- **MATERIAL FOR THIS TASK**
>> BEGIN

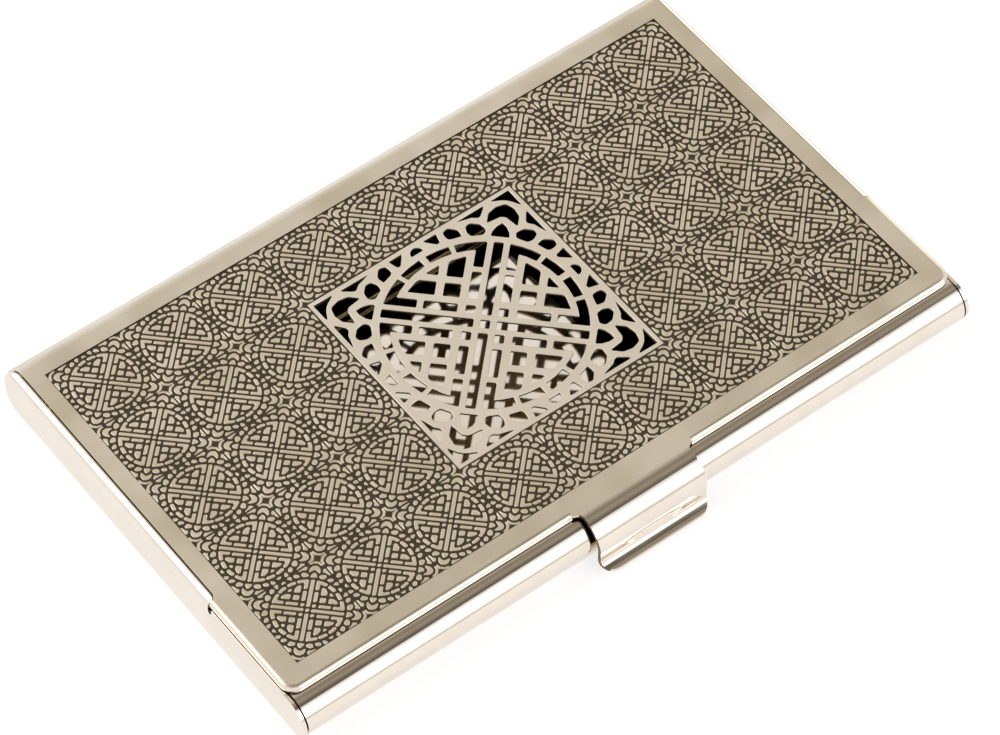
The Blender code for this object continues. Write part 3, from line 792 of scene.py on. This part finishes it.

>> END
>> BEGIN

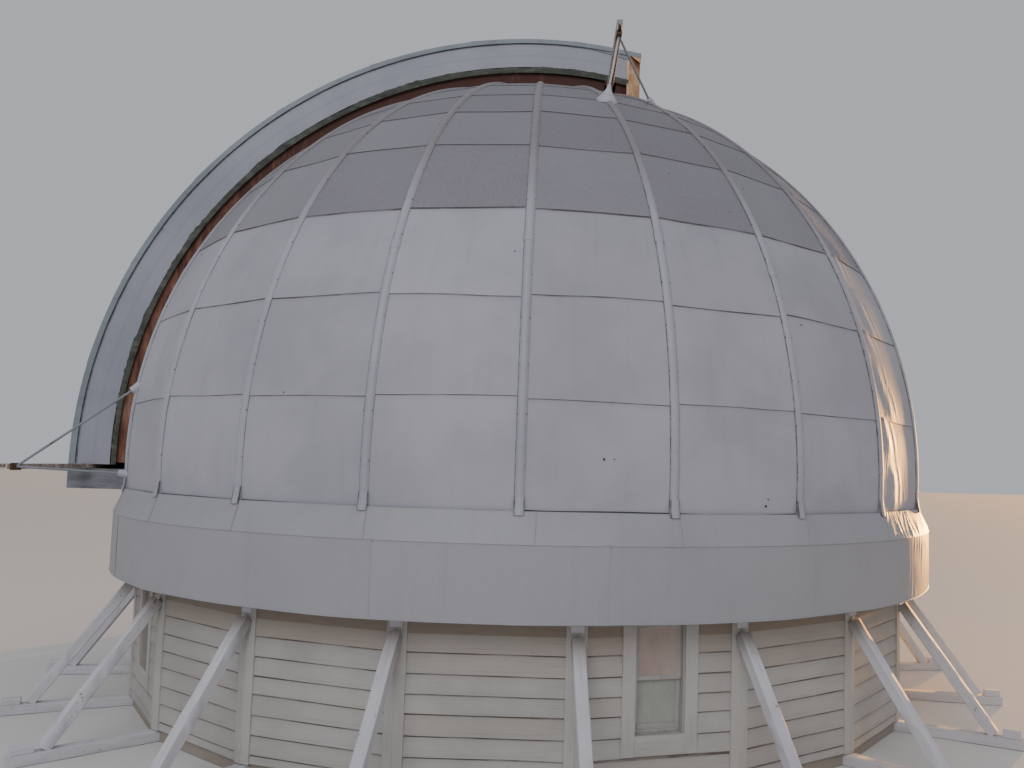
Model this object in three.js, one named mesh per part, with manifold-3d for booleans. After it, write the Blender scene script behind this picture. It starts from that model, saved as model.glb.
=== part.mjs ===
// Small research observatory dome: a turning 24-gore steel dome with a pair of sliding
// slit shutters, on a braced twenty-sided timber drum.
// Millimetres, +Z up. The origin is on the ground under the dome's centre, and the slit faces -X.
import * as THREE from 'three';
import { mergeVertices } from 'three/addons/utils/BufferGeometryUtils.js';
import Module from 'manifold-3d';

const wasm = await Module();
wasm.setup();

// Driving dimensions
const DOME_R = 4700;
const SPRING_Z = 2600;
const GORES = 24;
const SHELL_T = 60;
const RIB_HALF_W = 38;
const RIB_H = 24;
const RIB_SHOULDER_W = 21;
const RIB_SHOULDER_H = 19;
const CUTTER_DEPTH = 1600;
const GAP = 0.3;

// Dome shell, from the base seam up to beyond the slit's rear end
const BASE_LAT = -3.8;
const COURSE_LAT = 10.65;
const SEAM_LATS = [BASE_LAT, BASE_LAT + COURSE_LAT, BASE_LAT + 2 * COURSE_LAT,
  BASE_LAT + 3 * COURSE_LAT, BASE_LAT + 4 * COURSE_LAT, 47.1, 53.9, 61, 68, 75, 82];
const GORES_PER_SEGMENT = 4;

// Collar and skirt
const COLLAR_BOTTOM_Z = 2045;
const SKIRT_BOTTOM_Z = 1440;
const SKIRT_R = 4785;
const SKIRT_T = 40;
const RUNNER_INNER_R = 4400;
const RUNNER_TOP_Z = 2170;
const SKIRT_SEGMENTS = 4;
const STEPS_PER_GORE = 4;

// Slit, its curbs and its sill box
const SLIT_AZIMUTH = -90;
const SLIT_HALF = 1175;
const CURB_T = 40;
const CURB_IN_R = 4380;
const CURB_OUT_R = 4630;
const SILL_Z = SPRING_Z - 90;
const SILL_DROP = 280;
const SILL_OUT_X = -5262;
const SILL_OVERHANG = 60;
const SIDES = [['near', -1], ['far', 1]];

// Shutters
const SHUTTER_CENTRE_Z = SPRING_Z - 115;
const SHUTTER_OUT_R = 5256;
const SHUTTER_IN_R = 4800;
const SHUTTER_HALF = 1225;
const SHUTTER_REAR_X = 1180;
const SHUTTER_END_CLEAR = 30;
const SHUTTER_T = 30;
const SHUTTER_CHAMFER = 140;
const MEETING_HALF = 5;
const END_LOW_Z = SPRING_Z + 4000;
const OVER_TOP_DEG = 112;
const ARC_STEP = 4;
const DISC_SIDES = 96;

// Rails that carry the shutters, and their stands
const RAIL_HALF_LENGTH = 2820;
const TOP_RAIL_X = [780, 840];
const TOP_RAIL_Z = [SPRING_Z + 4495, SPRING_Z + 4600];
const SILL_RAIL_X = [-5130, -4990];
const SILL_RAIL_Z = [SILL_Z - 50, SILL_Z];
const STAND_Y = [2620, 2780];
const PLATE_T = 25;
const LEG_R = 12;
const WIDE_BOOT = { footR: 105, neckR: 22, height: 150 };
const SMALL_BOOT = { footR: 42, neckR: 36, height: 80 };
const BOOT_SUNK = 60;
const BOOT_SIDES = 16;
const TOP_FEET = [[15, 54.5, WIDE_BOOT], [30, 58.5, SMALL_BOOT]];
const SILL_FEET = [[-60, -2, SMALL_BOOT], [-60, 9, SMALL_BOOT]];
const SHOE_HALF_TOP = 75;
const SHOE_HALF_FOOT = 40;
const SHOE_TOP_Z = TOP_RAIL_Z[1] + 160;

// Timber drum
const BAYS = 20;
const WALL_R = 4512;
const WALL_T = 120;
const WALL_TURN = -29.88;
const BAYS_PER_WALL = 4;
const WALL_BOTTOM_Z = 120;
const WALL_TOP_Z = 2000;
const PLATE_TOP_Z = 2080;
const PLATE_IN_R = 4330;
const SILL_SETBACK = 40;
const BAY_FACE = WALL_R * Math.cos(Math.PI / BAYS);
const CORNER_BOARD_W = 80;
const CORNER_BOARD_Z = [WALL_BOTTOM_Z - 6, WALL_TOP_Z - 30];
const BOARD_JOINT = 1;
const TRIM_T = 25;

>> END

- **AIM**
Check every line of the entries above for the word "from" and report how many lines contain it, giving the number only.

- **TASK RESULT**
6